Japan, China and South Korea have failed for the third straight year to hold an annual summit, Japanese government sources said Wednesday, despite an agreement that their leaders gather for talks every year.

Among the factors behind the trilateral dialogue framework's effective malfunction are soured Tokyo-Seoul ties over a long-standing wartime labor issue and Beijing's intensifying military activities in the East China Sea, according to the sources.

The last meeting of leaders from the three East Asian nations was held in December 2019 in the southwestern Chinese city of Chengdu.

File photo shows (From R) Japanese Prime Minister Shinzo Abe, Chinese Premier Li Keqiang and South Korean President Moon Jae In at the end of their joint press conference following their talks in Chengdu in China's Sichuan Province on Dec. 24, 2019. (Kyodo)

At their first trilateral summit in 2008, the three countries agreed to hold leaders' talks annually and to take turns acting as host, while pledging to step up cooperation in various fields such as international finance, the economy and disaster response.

The next gathering is set to be held under South Korea's presidency, but it did not take place in 2020 and 2021, due to the coronavirus pandemic and rocky relations between Japan and South Korea, which was under the government of left-leaning President Moon Jae In, the sources said.

With Yoon Suk Yeol replacing Moon in May with a pledge to improve relations with Japan, the bilateral ties have begun to show a sign of improvement.

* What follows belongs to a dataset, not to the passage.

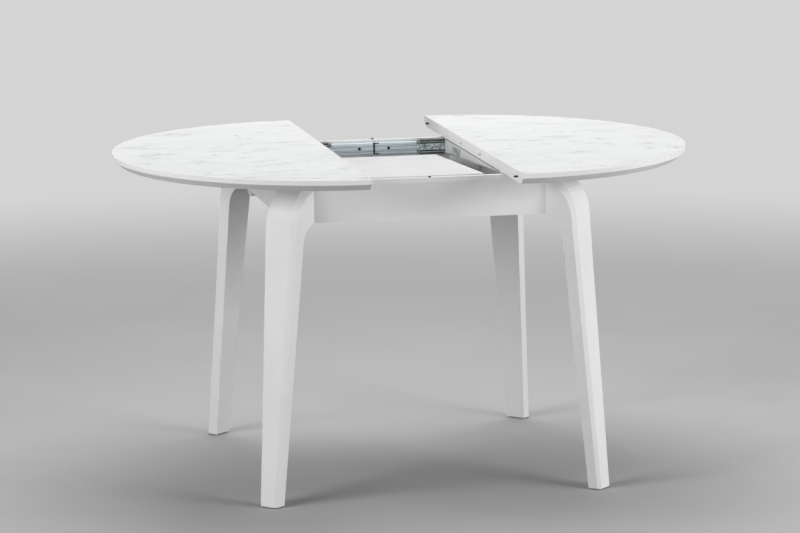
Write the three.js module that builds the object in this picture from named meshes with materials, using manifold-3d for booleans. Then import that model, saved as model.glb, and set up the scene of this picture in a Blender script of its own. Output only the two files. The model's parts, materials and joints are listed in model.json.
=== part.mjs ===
// Extendable round dining table, drawn open with its folded spare leaf stored in the frame.
// Millimetres. +Z is up, X is the direction the two half tops slide apart, -Y is the front.
import * as THREE from 'three';
import Module from 'manifold-3d';

const wasm = await Module();
wasm.setup();

// ---------- driving sizes ----------
const TABLE_HEIGHT = 750;      // floor to the top surface
const TOP_DIAMETER = 1000;     // closed table top
const OPEN_GAP = 340;          // gap between the half tops when fully open, also the leaf width
const TOP_THICKNESS = 25;      // half top with its facing
const FACING = 1;              // marble-look facing sheet
const EDGE_BAND = 11;          // upright part of the rim, measured down from the top
const EDGE_UNDERCUT = 17;      // how far the rim slopes in below the band
const FRAME_HALF = 325;        // centre to the outer face of every apron
const APRON_THICKNESS = 20;
const APRON_HEIGHT = 92;
const APRON_CLEARANCE = 3;     // between apron tops and half tops, filled by slip strips
const APRON_CHAMFER = [3.5, 9.5]; // inward, down: slope along the outer top edge
const LEG_WIDTH_TOP = 84;      // across the leg, at the knee and along its arm
const LEG_WIDTH_FOOT = 49;
const LEG_FACE_TOP = 60;       // outer face between the two chamfers
const LEG_FACE_FOOT = 36;
const LEG_CHAMFER = [24, 11, 7]; // chamfer depth at the arm end, at the knee and at the foot
const LEG_SPLAY = 0.098;       // outward run of the outer face per unit of height
const LEG_INNER_SPLAY = 0.1056;
const ARM_LENGTH = 74;         // arm, from the frame corner inward along the diagonal
const KNEE_CENTRE = 61;        // centre of the outer knee curve, inward from the frame corner
const KNEE_INNER_RADIUS = 51.4;
const KNEE_INNER_CENTRE = 50;
const SLIP_STRIP = [14, 150]; // across, along
const FOOT_GLIDE = [9, 3];     // radius, height
const BLOCK_DEPTH = 36;        // corner block, along the diagonal
const BLOCK_LEVELS = [6, 49];  // bottom and top, above the frame's lower edge
const BUMPER_RADIUS = 3;
const BOLT_RADIUS = 4;
const BOLT_LENGTH = 64;
const BOLT_LEVEL = 26;         // above the frame's lower edge
const BOLT_HEAD = [7.5, 7];    // radius, height
const WASHER = [11, 1.8];      // radius, thickness
const SLIDE_DROP = 23.2;       // from the half tops' underside to the middle of the slides
const RAIL_HEIGHT = 28.4;      // fixed inner rail of a slide
const RAIL_DEPTH = 9;
const SHEET = 1.5;             // steel sheet of every slide section
const SECTION_STEP = 2.3;      // each slide section is this much taller per side than the last
const RAIL_SPAN = [1.9, 145];  // along X, from the middle of the table
const RAIL_NECK = [105, 111.5]; // notched stretch near the outer end of a rail
const NECK_HALF = 6.5;         // half height left there
const RAIL_HOLES = [[36, 4], [123, 1.9]];    // place along X, radius
const CHANNEL_HOLES = [[123.4, 1.8], [160, 1.8]];
const RUNNER_HOLES = [[195, 2.2], [221, 2.2]];
const STOP_ARM = 11.5;         // reach of the stop's two arms over the right rail
const SLIDE_TO_CORNER = 87;    // keeps the slides clear of the leg arms
const CHANNEL_LENGTH = 126;
const RUNNER_SETBACK = 8;      // from the split edge to the runner's end
const BATTEN_SETBACK = 4;
const BATTEN_TAIL = 8;         // batten beyond the runner's outer end
const BATTEN_WIDTH = 20;
const BATTEN_HEIGHT = 38;
const CROSS_BOARD = 18;        // thickness of the board along each split edge
const CROSS_BOARD_SETBACK = 6; // from the split edge to the face of that board
const CROSS_BOARD_DROP = 4;    // shadow gap between that board and the half top
const CROSS_BOARD_LIFT = 2;    // its clearance over the stored leaf
const CATCH_SPAN = [133, 203]; // along Y
const CATCH_THICKNESS = 5;
const CATCH_MARGIN = [1.5, 8]; // board left below and above the catch
const CATCH_SLOT = [38, 9, 3.8];    // length, height, depth
const CATCH_SLIT = [6, 3];     // from the rear end of the catch to the slit, its width
const TONGUE_PLATE = [46, 17, 1.5]; // length, height, thickness
const TONGUE = [24, 6, 9];     // length and height at its root, reach from the board
const TONGUE_TAPER = [4, 1.6]; // how much shorter and lower the tip is
const LEAF_PANEL_LENGTH = 500;
const LEAF_PANEL_GAP = 0.6;    // between the folded panels
const LEAF_SIDE_PLAY = 0.5;
const LEAF_SHIFT = -26;        // the loose leaf lies this far off the middle
const LEAF_LIFT = 8;           // its rear edge above the frame's lower edge
const LEAF_RISE = 0.053;       // the stored leaf rises toward the front by this much per unit
const REST_REAR = [205, 255, 18];   // from y, to y, thickness under the aprons
const REST_PAD_HALF = 220;     // raised middle of the rear rest, half its length
const REST_FRONT = [-180, -160];    // from y, to y
const HINGE_FROM_MIDDLE = 115; // along X, from the leaf's middle
const HINGE_LENGTH = 60;
const HINGE_HALF_HEIGHT = 13;
const HINGE_SHEET = 1.4;
const HINGE_BARREL = 3;        // radius
const PIN_IN = 12;             // depth of the alignment pins in the right half
const PIN_FROM_RIM = 50;       // outer pins and holes
const PIN_INNER_Y = 95;        // inner ones, from the middle
const OUTER_PIN = [2.5, 8.5];  // radius, reach
const INNER_PIN = [3.2, 6];
const GAP = 0.3;               // fitting gap between separate pieces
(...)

However, the two countries remain apart following South Korean court rulings, issued under the Moon presidency, to liquidate local assets seized from two Japanese companies, which refused to pay compensation over their alleged use of forced labor during Japan's 1910-1945 colonial rule of the Korean Peninsula.

Japanese Prime Minister Fumio Kishida and Yoon met in mid-November in Cambodia, vowing to work toward an "early settlement" of the wartime labor problem.

It was the first official in-person summit between the two nations in almost three years.

But a Japanese Foreign Ministry official said that it is difficult "for the time being" for the two leaders to visit each other's nation as the labor issue is unlikely to be solved.

Tokyo and Seoul have been discussing plans for a fund to be established by South Korean firms that would be used to pay compensation to wartime labor plaintiffs on behalf of Japanese corporate defendants, the sources said.

Japan also has matters of concern with China, such as their spat over the Senkaku Islands, a group of Tokyo-controlled islets in the East China Sea, which Beijing claims and calls Diaoyu.

Chinese coast guard vessels have repeatedly entered Japan's territorial waters around the uninhabited islets in an attempt to undermine Tokyo control over them.

In addition, tensions between the United States, Japan's security ally, and China have increased over the Taiwan Strait, especially after a trip to Taipei by U.S. House of Representatives Speaker Nancy Pelosi in August.

Beijing carried out large-scale military drills near Taiwan in retaliation, including the launch of ballistic missiles, some of which fell into Japan's exclusive economic zone east of the island, which China regards as a breakaway province.

Chinese President Xi Jinping has not ruled out the use of force to bring the island under its control.

Kishida and Xi met in Bangkok last month, the first face-to-face meeting by leaders of the two Asian powers since 2019, and agreed on a trip to China by Japanese Foreign Minister Yoshimasa Hayashi.

However, "it will take time until the next high-level talks can be realized" a Japanese government source said.